A terms of reference has been drafted — and approved — and hinges upon the willingness of the City of Nelson and the Regional District of Central Kootenay (RDCK) to work together.

“The proposed terms of reference are clear that the assessment will require the RDCK and the City to work together in terms of setting project goals and expectations,” noted a City staff report to council.

The community campus is comprised of three hectares of P1 – zoned “institutional” land located downtown, and includes the Nelson and District Community Complex (NDCC), the Civic Centre, the Curling Rink and the Indoor Soccer Facility.

But a 2014 Parks and Recreation Master Plan recommended the NDRC5 develop a longer-term plan for the campus through a needs assessment. The objective of the needs assessment is to gain an understanding of the status of facilities, assets and community needs before plans are made by the NDRC to update the plan, to develop a long term plan or to “make commitments to new or end of life campus facility capital or operating funds.”

The project will be coordinated by the regional district Community Services staff with the needs assessment being completed by a consulting firm.

An extensive program of resident and stakeholder consultation and engagement will need to be implemented to gather a range of perspectives on current recreation services and opportunities and to identify current preferences and future needs for the community campus.

Needs assessment

There were several reasons why a needs assessment was warranted:

• the community complex is relatively new and was built onto an existing swimming pool;

• campus facilities are thought to be functioning below their capacity;

• the campus does not currently operate under a collective vision or program;

• there is no comprehensive shared understanding of patterns of use and demand, the community’s desires for use, and how community interests have changed; and

• there is a desire to increase overall citizen participation and maximize the public investment.

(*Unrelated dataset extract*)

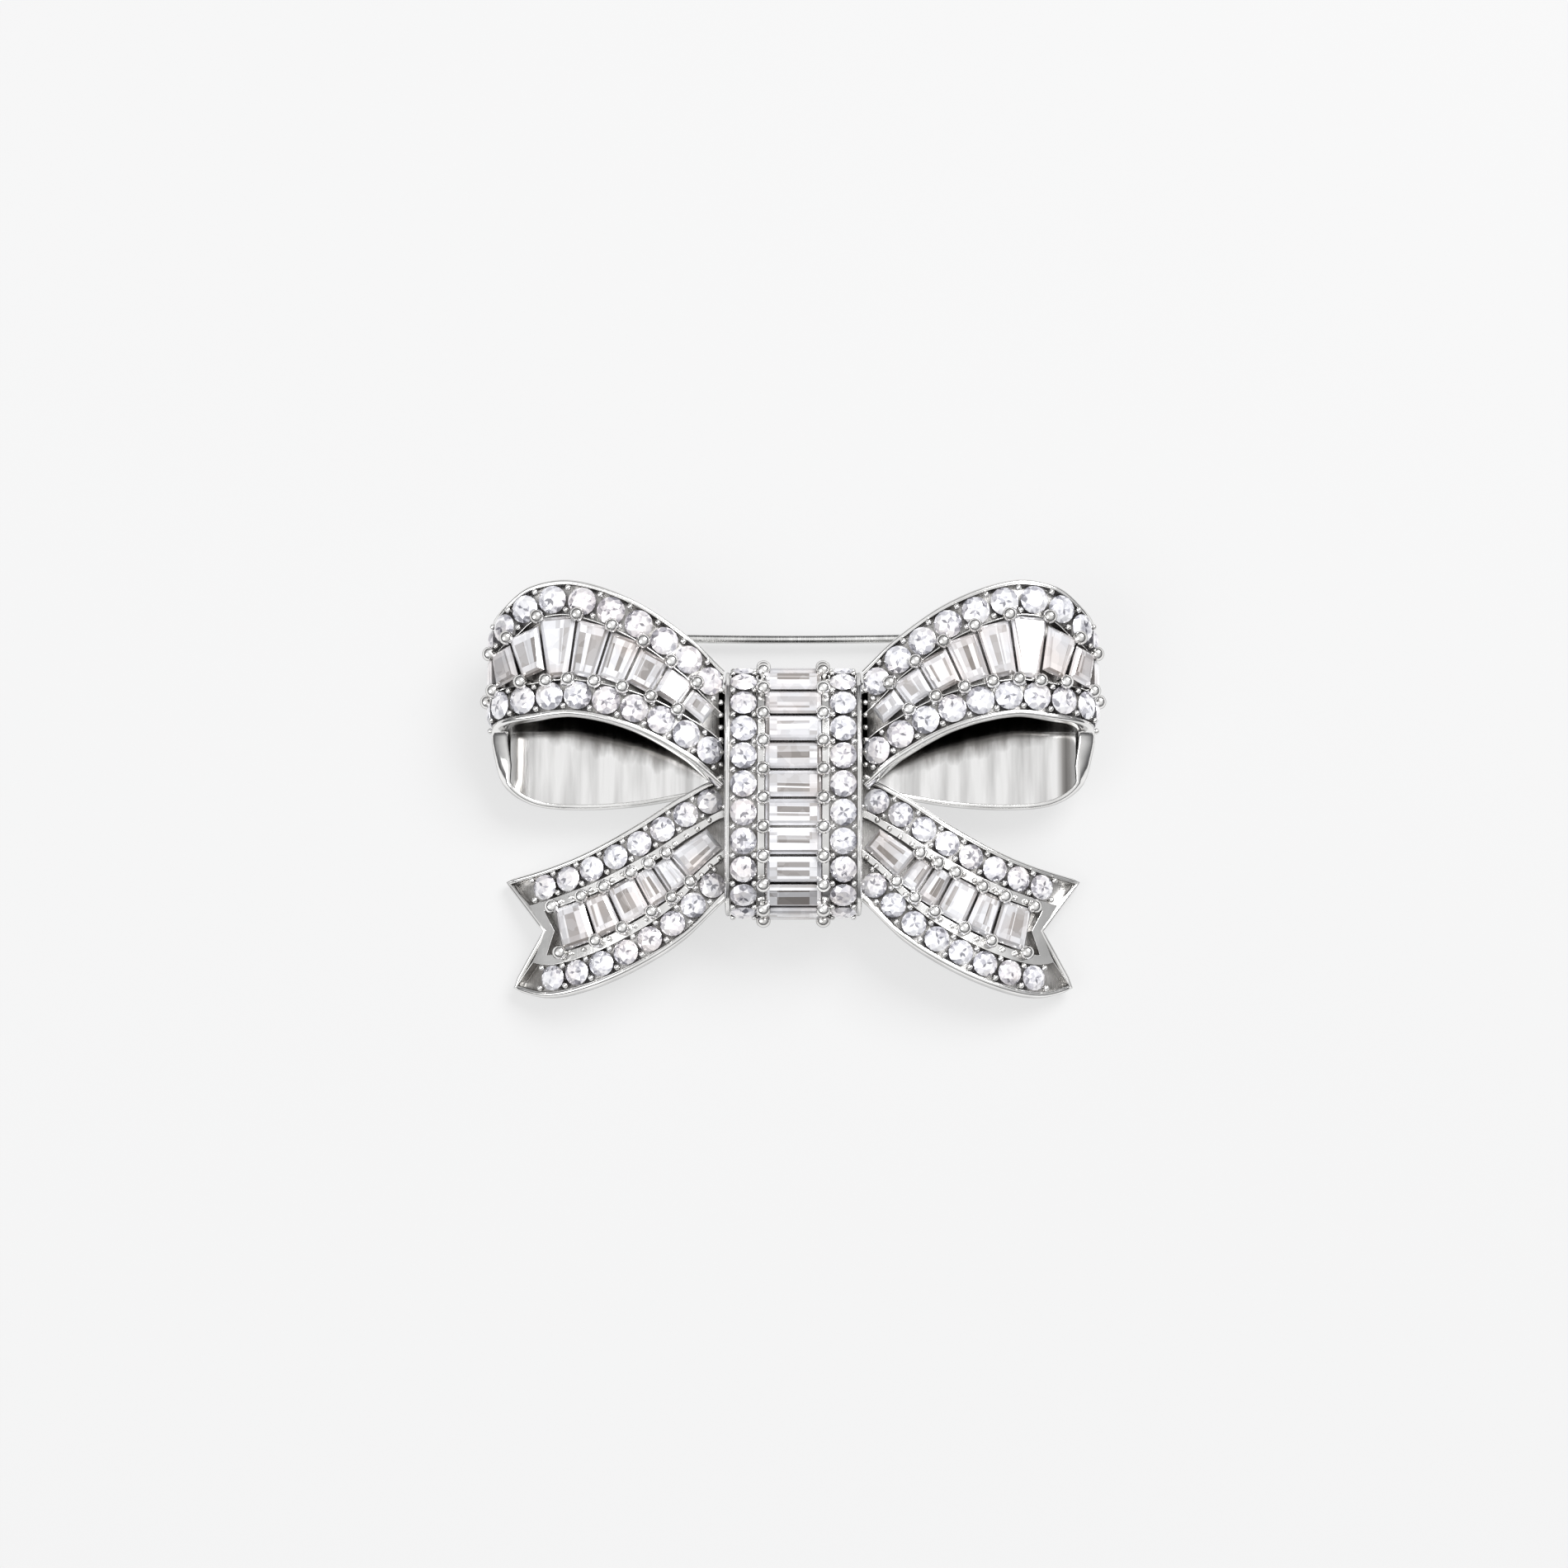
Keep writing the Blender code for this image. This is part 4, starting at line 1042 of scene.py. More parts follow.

Source: Regional District of Central Kootenay

Inside the campus

The City of Nelson’s Civic Centre was considered the “best facility of its kind from Vancouver to Winnipeg” when it was opened in 1936 and has evolved to become a campus of recreation. The community campus is a regional centre for indoor recreation.

The campus is an example of the historic co-location of recreation use, but the facilities do not operate under a collective vision or program — only basic levels of coordination exist between NDRC and the City of Nelson.

The community complex was opened in 2005 and includes multipurpose rooms, aquatic centre, fitness facility and arena. The complex is owned by the regional district and governed by the NDRC.

Adjacent to the community complex are the City of Nelson-owned Civic Centre and Nelson Curling Rink.

The historic Civic Centre was built in 1935. The current facility consists of an ice rink (24,000 square feet), theatre, small gymnasium and dance studio (12,000 sq ft), and a soccer arena (15,500 sq ft). The adjacent curling rink and lounge (18,500 sq ft) is leased to the Nelson Curling Club.

Future infill opportunities exist on vacant and underutilized lands on the east side of Hall Street and also at the intersection of Cedar and Front Street.